One of the primary tasks of art and, in all
probability, the task that might well be defined as its fundamental
task, is that of destructuring, (critically) thwarting the false sense
of equilibrium that is proper to concepts of stasis and immobility,
perpetrating a continuous dynamism with both constructive and
deconstructive qualities and characteristics. What might now seem to be artistic
phenomenologist
tied to or derived from a certain avant-garde are so thoroughly held
under check and domesticated by imperialist logic and structure that it
is quite natural to wonder if it isn’t time to look for a new, complete
series of models (both regulatory and in terms of resistance) able to
counterbalance the totalitarian phenomenon of globalization, towards
which modern man is inexorably moving.
A process that seems ever more
irreversible.
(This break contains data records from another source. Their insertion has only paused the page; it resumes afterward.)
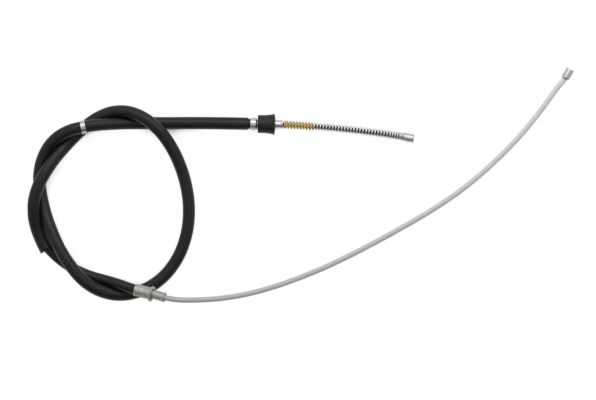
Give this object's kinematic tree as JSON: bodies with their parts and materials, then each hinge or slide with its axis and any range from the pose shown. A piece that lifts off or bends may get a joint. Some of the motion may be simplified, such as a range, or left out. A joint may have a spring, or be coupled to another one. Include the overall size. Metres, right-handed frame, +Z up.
{
  "type": "parking brake cable",
  "caption": "Flexible control cable for a parking brake: wire rope in a coiled black casing, return spring, rubber boot, ferrules and barrel nipples.",
  "frame": {"origin": "middle of the floor rectangle under the cable as it lies flat", "axes": "+X to the right in the picture, along the longest extent, towards the lever's nipple; +Y to the picture's top edge; +Z up from the floor, towards the camera"},
  "size_m": [0.5162, 0.2216, 0.0306],
  "materials": {
    "nipple_zinc": "bare zinc plating with a satin, faintly grained surface",
    "spring_steel": "bright zinc-plated spring wire",
    "dark_coat": "thin black plastic coat, satin",
    "ferrule_zinc": "bright zinc plating, slightly marked by the crimping tool",
    "boot_rubber": "black moulded rubber, matt with a soft sheen",
    "hose_rubber": "satin black protective hose",
    "ring_steel": "bright crimped steel band",
    "sheath_plastic": "satin black extruded sheath",
    "armour_steel": "bare laid steel, hidden in the sheath",
    "liner_plastic": "smooth off-white plastic liner, hidden",
    "rope_steel": "galvanised strands",
    "rear_ferrule_zinc": "dull zinc plating, beige-grey",
    "grey_coat": "smooth pale grey plastic coat with a soft gloss"
  },
  "bodies": {
    "root": {"front_nipple": "nipple_zinc", "return_spring": "spring_steel", "front_wire_coat": "dark_coat", "front_ferrule": "ferrule_zinc", "front_boot": "boot_rubber", "protective_hose": "hose_rubber", "locating_ring": "ring_steel", "casing_sheath": "sheath_plastic", "casing_armour": "armour_steel", "casing_liner": "liner_plastic", "wire_rope": "rope_steel", "rear_ferrule": "rear_ferrule_zinc", "rear_guide_tube": "rear_ferrule_zinc", "rear_wire_coat": "grey_coat", "rear_nipple": "nipple_zinc"}
  },
  "joints": []
}
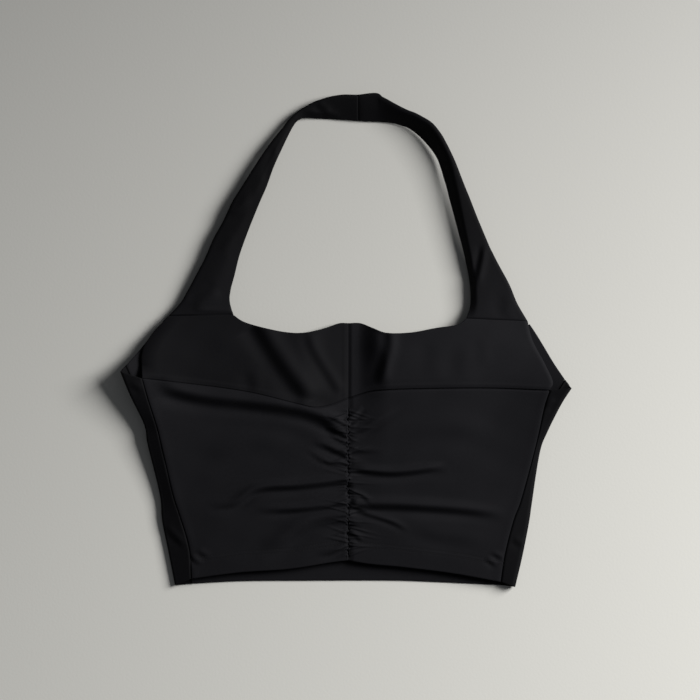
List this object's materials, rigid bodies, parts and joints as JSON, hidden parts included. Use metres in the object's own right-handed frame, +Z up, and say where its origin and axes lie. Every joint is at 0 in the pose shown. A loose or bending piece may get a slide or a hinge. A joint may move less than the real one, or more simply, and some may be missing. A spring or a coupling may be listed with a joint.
{
  "type": "halter neck top",
  "caption": "Cropped halter neck top laid flat, with a gathered centre front, plain cups, side panels and one strap round the neck.",
  "frame": {"origin": "middle of the laid-out garment's outline, on the surface that it lies on", "axes": "+Y towards the neck, +Z up out of the front, +X to the right as seen from above"},
  "size_m": [0.42, 0.4598, 0.0219],
  "materials": {
    "black_knit": "matte"
  },
  "bodies": {
    "root": {"back": "black_knit", "side_left": "black_knit", "side_right": "black_knit", "front_left": "black_knit", "front_right": "black_knit", "cup_left": "black_knit", "cup_right": "black_knit", "strap_left": "black_knit", "strap_right": "black_knit"}
  },
  "joints": []
}
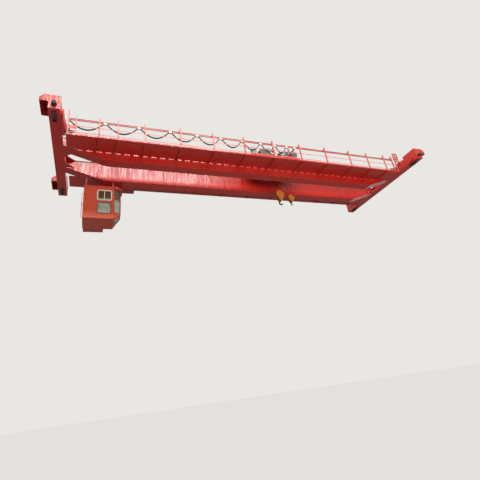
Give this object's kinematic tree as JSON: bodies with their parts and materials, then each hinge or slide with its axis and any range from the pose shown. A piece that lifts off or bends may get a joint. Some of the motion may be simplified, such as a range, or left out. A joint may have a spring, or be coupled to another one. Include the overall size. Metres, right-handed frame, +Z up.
{
  "type": "overhead bridge crane",
  "caption": "Red double-girder overhead bridge crane with walkways, cable track, hoist trolley with two hook blocks and a hanging driver's cabin.",
  "frame": {"origin": "centreline of the left runway rail at the level of the rail head, half way between the two girders", "axes": "+X along the bridge from the cabin end to the other end, +Y along the runway towards the walkway above the cabin, +Z up"},
  "size_m": [23.78, 8.4, 4.795],
  "materials": {
    "girder_red": "satin, weathered",
    "cabin_orange": "satin, weathered",
    "rail_pink": "faded, matte",
    "hook_orange": "satin, greasy",
    "machine_grey": "satin",
    "rail_steel": "worn bright",
    "rope_steel": "greased",
    "cable_black": "matte",
    "frame_cream": "satin",
    "glass": "clear"
  },
  "bodies": {
    "bridge": {"girders": "girder_red", "end_carriages": "girder_red", "runway_wheels": "rail_steel", "wheel_hoods": "girder_red", "carriage_buffers": "rail_pink", "corner_gussets": "girder_red", "trolley_rails": "rail_steel", "trolley_stops": "girder_red", "walkway_decks": "girder_red", "walkway_brackets": "girder_red", "railing_posts": "rail_pink", "railing_bars": "rail_pink", "cable_track": "rail_pink", "track_arms": "rail_pink", "cable_anchor": "rail_pink", "end_panel": "rail_pink", "hanging_cables": "cable_black", "cabin_shell": "cabin_orange", "cabin_glass": "glass", "window_frame": "frame_cream", "window_gaskets": "cable_black", "cabin_visor": "cabin_orange", "cabin_hangers": "rail_pink", "grab_rail": "rail_pink", "cabin_access": "rail_pink", "travel_gears": "girder_red", "travel_motors": "machine_grey"},
    "trolley": {"trolley_frame": "girder_red", "trolley_wheels": "rail_steel", "rope_drums": "rope_steel", "drum_pedestals": "girder_red", "hoist_gearboxes": "frame_cream", "hoist_motors": "machine_grey", "hoist_brakes": "machine_grey", "switch_box": "frame_cream", "trolley_drive": "machine_grey", "trolley_deck": "girder_red", "rope_anchors": "girder_red", "main_drum_ropes": "rope_steel", "main_anchor_ropes": "rope_steel", "aux_drum_ropes": "rope_steel", "aux_anchor_ropes": "rope_steel", "tow_arm": "girder_red"},
    "main_hook_block": {"main_block": "hook_orange", "main_sheaves": "hook_orange"},
    "main_hook_body": {"main_hook": "hook_orange"},
    "aux_hook_block": {"aux_block": "hook_orange", "aux_sheaves": "hook_orange"},
    "aux_hook_body": {"aux_hook": "hook_orange"},
    "carrier_1": {"cable_carrier_1": "frame_cream"},
    "carrier_2": {"cable_carrier_2": "frame_cream"},
    "carrier_3": {"cable_carrier_3": "frame_cream"},
    "carrier_4": {"cable_carrier_4": "frame_cream"},
    "carrier_5": {"cable_carrier_5": "frame_cream"},
    "carrier_6": {"cable_carrier_6": "frame_cream"},
    "carrier_7": {"cable_carrier_7": "frame_cream"},
    "carrier_8": {"cable_carrier_8": "frame_cream"},
    "carrier_9": {"cable_carrier_9": "frame_cream"},
    "carrier_10": {"cable_carrier_10": "frame_cream"}
  },
  "joints": [
    {"name": "trolley_travel", "type": "slide", "parent": "bridge", "child": "trolley", "axis": [1, 0, 0], "range_m": [-10.75, 7.05], "deforming": ["hanging_cables"]},
    {"name": "main_hoist", "type": "slide", "parent": "trolley", "child": "main_hook_block", "axis": [0, 0, -1], "range_m": [-0.5, 11], "deforming": ["main_drum_ropes", "main_anchor_ropes"]},
    {"name": "aux_hoist", "type": "slide", "parent": "trolley", "child": "aux_hook_block", "axis": [0, 0, -1], "range_m": [-0.5, 11], "deforming": ["aux_drum_ropes", "aux_anchor_ropes"]},
    {"name": "main_hook_swivel", "type": "hinge", "parent": "main_hook_block", "child": "main_hook_body", "pos_m": [13.35, 0, -1.57], "axis": [0, 0, 1], "continuous": true},
    {"name": "aux_hook_swivel", "type": "hinge", "parent": "aux_hook_block", "child": "aux_hook_body", "pos_m": [14.18, 0, -1.68], "axis": [0, 0, 1], "continuous": true},
    {"name": "carrier_1_roll", "type": "slide", "parent": "bridge", "child": "carrier_1", "axis": [1, 0, 0], "range_m": [-1.3767, 0.9034]},
    {"name": "carrier_2_roll", "type": "slide", "parent": "carrier_1", "child": "carrier_2", "axis": [1, 0, 0], "range_m": [-1.5026, 0.986]},
    {"name": "carrier_3_roll", "type": "slide", "parent": "carrier_2", "child": "carrier_3", "axis": [1, 0, 0], "range_m": [-1.4639, 0.9606]},
    {"name": "carrier_4_roll", "type": "slide", "parent": "carrier_3", "child": "carrier_4", "axis": [1, 0, 0], "range_m": [-1.3089, 0.8589]},
    {"name": "carrier_5_roll", "type": "slide", "parent": "carrier_4", "child": "carrier_5", "axis": [1, 0, 0], "range_m": [-1.2121, 0.7954]},
    {"name": "carrier_6_roll", "type": "slide", "parent": "carrier_5", "child": "carrier_6", "axis": [1, 0, 0], "range_m": [-1.1443, 0.751]},
    {"name": "carrier_7_roll", "type": "slide", "parent": "carrier_6", "child": "carrier_7", "axis": [1, 0, 0], "range_m": [-0.999, 0.6557]},
    {"name": "carrier_8_roll", "type": "slide", "parent": "carrier_7", "child": "carrier_8", "axis": [1, 0, 0], "range_m": [-0.7472, 0.4906]},
    {"name": "carrier_9_roll", "type": "slide", "parent": "carrier_8", "child": "carrier_9", "axis": [1, 0, 0], "range_m": [-0.6407, 0.4207]},
    {"name": "carrier_10_roll", "type": "slide", "parent": "carrier_9", "child": "carrier_10", "axis": [1, 0, 0], "range_m": [-0.3695, 0.2428]}
  ],
  "couplings": [
    {"joint": "carrier_1_roll", "follows": "trolley_travel", "ratio": 0.12793},
    {"joint": "carrier_2_roll", "follows": "trolley_travel", "ratio": 0.13964},
    {"joint": "carrier_3_roll", "follows": "trolley_travel", "ratio": 0.13604},
    {"joint": "carrier_4_roll", "follows": "trolley_travel", "ratio": 0.12162},
    {"joint": "carrier_5_roll", "follows": "trolley_travel", "ratio": 0.11261},
    {"joint": "carrier_6_roll", "follows": "trolley_travel", "ratio": 0.10631},
    {"joint": "carrier_7_roll", "follows": "trolley_travel", "ratio": 0.092793},
    {"joint": "carrier_8_roll", "follows": "trolley_travel", "ratio": 0.069369},
    {"joint": "carrier_9_roll", "follows": "trolley_travel", "ratio": 0.059459},
    {"joint": "carrier_10_roll", "follows": "trolley_travel", "ratio": 0.034234}
  ]
}
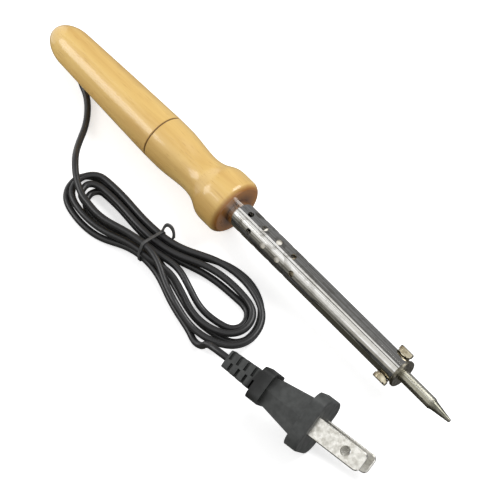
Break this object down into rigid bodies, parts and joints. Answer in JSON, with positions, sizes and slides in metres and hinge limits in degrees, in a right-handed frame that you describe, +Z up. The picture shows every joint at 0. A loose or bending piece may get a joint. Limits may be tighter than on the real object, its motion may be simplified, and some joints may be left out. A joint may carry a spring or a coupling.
{
  "type": "soldering iron",
  "caption": "Pencil soldering iron with a turned wooden handle, vented steel barrel, replaceable tip, and a wound cord with a moulded two-pin plug.",
  "frame": {"origin": "on the table under the middle of the iron's length, handle end to tip, on its axis", "axes": "+X from the handle's rear end to the tip, +Z up from the table, the cord and plug lie towards -Y"},
  "size_m": [0.188, 0.0528, 0.023],
  "materials": {
    "wood": "clear lacquered pale hardwood",
    "plated_steel": "bright plated steel tube",
    "screw_steel": "zinc plated",
    "tip_plating": "iron plated copper, satin",
    "ceramic": "matt fired ceramic",
    "mica": "mica wrap",
    "resistance_wire": "nichrome wire",
    "nickel": "nickel wire",
    "glass_sleeve": "woven glass sleeve",
    "tinned_brass": "tinned brass crimp",
    "fibre": "vulcanised fibre",
    "cord_black": "soft black PVC",
    "core_grey": "PVC core insulation",
    "plug_black": "moulded black PVC",
    "blade_metal": "nickel plated brass"
  },
  "bodies": {
    "handle": {"rear_handle": "wood", "core_a": "core_grey", "core_b": "core_grey", "cord_anchor": "fibre", "cord_inner": "cord_black", "cord_lead": "cord_black", "cord_hank": "cord_black", "cord_tail": "cord_black", "cord_tie": "plug_black", "plug_body": "plug_black", "plug_bridge": "plug_black", "blade_upper": "blade_metal", "blade_lower": "blade_metal", "plug_crimp_a": "tinned_brass", "plug_crimp_b": "tinned_brass", "plug_core_a": "core_grey", "plug_core_b": "core_grey", "plug_cord": "cord_black"},
    "front": {"front_handle": "wood", "barrel_retainer": "fibre", "barrel": "plated_steel", "barrel_collar": "plated_steel", "heater_core": "ceramic", "mica_inner": "mica", "heater_winding": "resistance_wire", "mica_outer": "mica", "insulator_bushing": "ceramic", "heater_lead_a": "nickel", "heater_lead_b": "nickel", "lead_sleeve_a": "glass_sleeve", "lead_sleeve_b": "glass_sleeve", "crimp_a": "tinned_brass", "crimp_b": "tinned_brass"},
    "tip": {"tip": "tip_plating"},
    "washer_left": {"tip_washer_left": "screw_steel"},
    "washer_right": {"tip_washer_right": "screw_steel"},
    "screw_left": {"tip_screw_left": "screw_steel"},
    "screw_right": {"tip_screw_right": "screw_steel"}
  },
  "joints": [
    {"name": "handle_pull", "type": "slide", "parent": "handle", "child": "front", "axis": [1, 0, 0], "range_m": [0, 0.009]},
    {"name": "tip_slide", "type": "slide", "parent": "front", "child": "tip", "axis": [1, 0, 0], "range_m": [0, 0.036]},
    {"name": "left_screw_travel", "type": "slide", "parent": "front", "child": "washer_left", "axis": [0, 0.9317, 0.3633], "range_m": [0, 0.00225]},
    {"name": "left_screw_turn", "type": "hinge", "parent": "washer_left", "child": "screw_left", "pos_m": [0.0692, 0, 0.0099], "axis": [0, 0.9317, 0.3633], "range_deg": [0, 1800]},
    {"name": "right_screw_travel", "type": "slide", "parent": "front", "child": "washer_right", "axis": [0, -0.9317, -0.3633], "range_m": [0, 0.00225]},
    {"name": "right_screw_turn", "type": "hinge", "parent": "washer_right", "child": "screw_right", "pos_m": [0.0692, 0, 0.0099], "axis": [0, -0.9317, -0.3633], "range_deg": [0, 1800]}
  ],
  "couplings": [
    {"joint": "left_screw_turn", "follows": "left_screw_travel", "rad_per_m": 13963},
    {"joint": "right_screw_turn", "follows": "right_screw_travel", "rad_per_m": 13963}
  ]
}
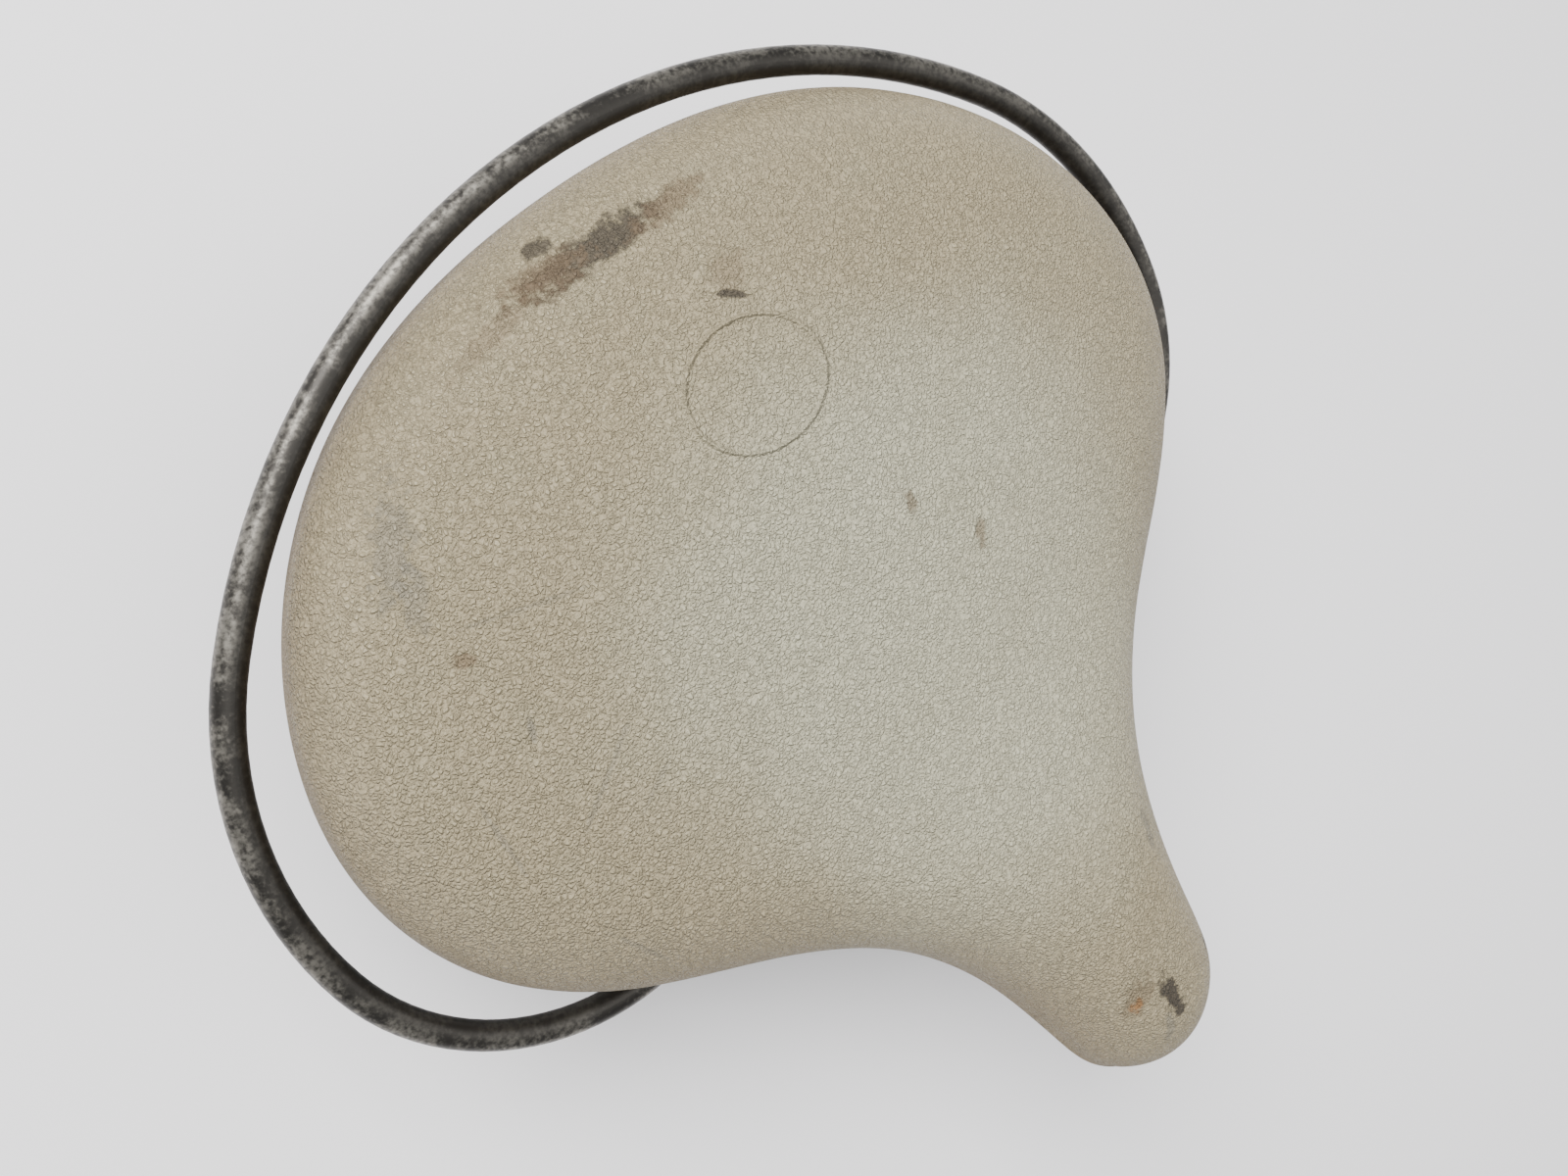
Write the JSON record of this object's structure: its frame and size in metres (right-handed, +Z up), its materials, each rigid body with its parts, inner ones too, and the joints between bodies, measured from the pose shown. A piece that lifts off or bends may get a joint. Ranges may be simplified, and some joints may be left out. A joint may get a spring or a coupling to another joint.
{
  "type": "sprung saddle",
  "caption": "Wide sprung cycle saddle with a padded cream cover, a tubular steel rod hoop around the rear, coil springs and a tilting seat post clamp.",
  "frame": {"origin": "centre of the seat post clamp's bore", "axes": "+Z up along the seat post, nose towards -Y, rider's left +X"},
  "size_m": [0.2658, 0.2556, 0.1048],
  "materials": {
    "cover_vinyl": "grained ivory vinyl, satin, stained and scuffed with age",
    "pad_felt": "pressed felt padding",
    "pan_steel": "black paint with rust at the edges",
    "band_steel": "dull plated strip",
    "rail_steel": "dark worn plating, mottled and rubbed bright on the outside",
    "bracket_steel": "black paint, chipped",
    "wire_steel": "dull plated spring wire",
    "spring_steel": "black enamel",
    "clamp_steel": "dull zinc plating",
    "fastener_steel": "dull zinc plating",
    "rivet_steel": "bare rivet steel"
  },
  "bodies": {
    "post_clamp": {"post_collar": "clamp_steel"},
    "cradle": {"clamp_bolt": "fastener_steel", "clamp_nut": "fastener_steel", "inner_cheek_left": "clamp_steel", "inner_cheek_right": "clamp_steel", "outer_cheek_left": "clamp_steel", "outer_cheek_right": "clamp_steel", "clamp_washer_left": "fastener_steel", "clamp_washer_right": "fastener_steel"},
    "chassis": {"chassis_wire": "wire_steel", "rear_crossbar": "bracket_steel", "lower_spring_cup_left": "bracket_steel", "lower_spring_cup_right": "bracket_steel", "lower_spring_bolt_left": "fastener_steel", "lower_spring_bolt_right": "fastener_steel", "lower_spring_nut_left": "fastener_steel", "lower_spring_nut_right": "fastener_steel", "coil_spring_left": "spring_steel", "coil_spring_right": "spring_steel"},
    "seat": {"cover": "cover_vinyl", "padding": "pad_felt", "seat_pan": "pan_steel", "hem_band": "band_steel", "crash_rail": "rail_steel", "rail_bracket": "bracket_steel", "rear_bridge": "bracket_steel", "nose_bracket": "bracket_steel", "nose_rivet_1": "rivet_steel", "nose_rivet_2": "rivet_steel", "upper_spring_cup_left": "bracket_steel", "upper_spring_cup_right": "bracket_steel", "upper_spring_bolt_left": "fastener_steel", "upper_spring_bolt_right": "fastener_steel", "upper_spring_nut_left": "fastener_steel", "upper_spring_nut_right": "fastener_steel", "rail_bolt_left": "fastener_steel", "rail_bolt_right": "fastener_steel", "rail_washer_left": "fastener_steel", "rail_washer_right": "fastener_steel", "rail_nut_left": "fastener_steel", "rail_nut_right": "fastener_steel", "bridge_rivet_left_1": "rivet_steel", "bridge_rivet_left_2": "rivet_steel", "bridge_rivet_right_1": "rivet_steel", "bridge_rivet_right_2": "rivet_steel", "rail_bracket_rivet_left_1": "rivet_steel", "rail_bracket_rivet_left_2": "rivet_steel", "rail_bracket_rivet_right_1": "rivet_steel", "rail_bracket_rivet_right_2": "rivet_steel"}
  },
  "joints": [
    {"name": "seat_tilt", "type": "hinge", "parent": "post_clamp", "child": "cradle", "pos_m": [0, 0.028, 0], "axis": [1, 0, 0], "range_deg": [-15, 15]},
    {"name": "seat_slide", "type": "slide", "parent": "cradle", "child": "chassis", "axis": [0, 1, 0], "range_m": [-0.008, 0.008]},
    {"name": "spring_flex", "type": "hinge", "parent": "chassis", "child": "seat", "pos_m": [0, -0.089, 0.05], "axis": [1, 0, 0], "range_deg": [-6, 0], "stiffness_Nm_per_rad": 1361, "deforming": ["coil_spring_left", "coil_spring_right"]}
  ]
}
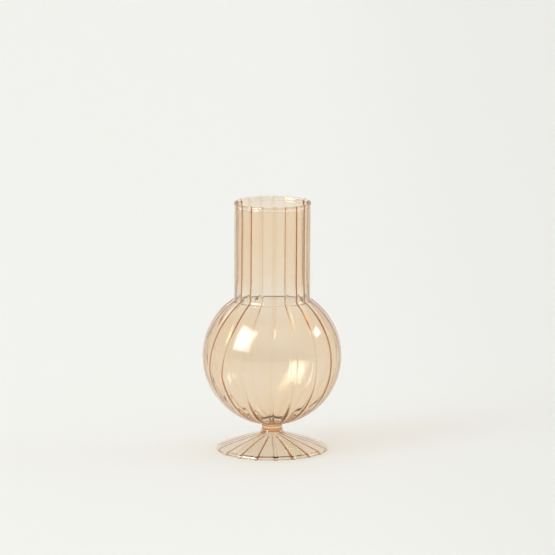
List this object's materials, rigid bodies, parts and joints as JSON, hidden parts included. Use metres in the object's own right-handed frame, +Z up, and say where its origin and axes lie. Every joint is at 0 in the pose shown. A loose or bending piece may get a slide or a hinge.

Standardization has absorbed and made impotent all
those cultures that once represented moments of rupture, opposition,
counter-trends. Moments that possessed a quality that could be used to
re-discuss, re-arrange, re-evaluate already-existing precepts. Moments
able to inspire profound reforms in man’s ethical evolution. The affirmation of a new collective consciousness now
seems light years away, while the last spark of a decrepit idealism that
engendered the idea of autonomy has already been consigned to the
history books. In a certain sense, in fact, 1968 was the last cultural
expression from beyond the pre-existing system, even though it carried
within itself, and from its very birth, the seeds of its own failure.
Shortly afterwards an apparently crystalline world was supposed to
appear, the role of which was merely to respond (and blindly accept)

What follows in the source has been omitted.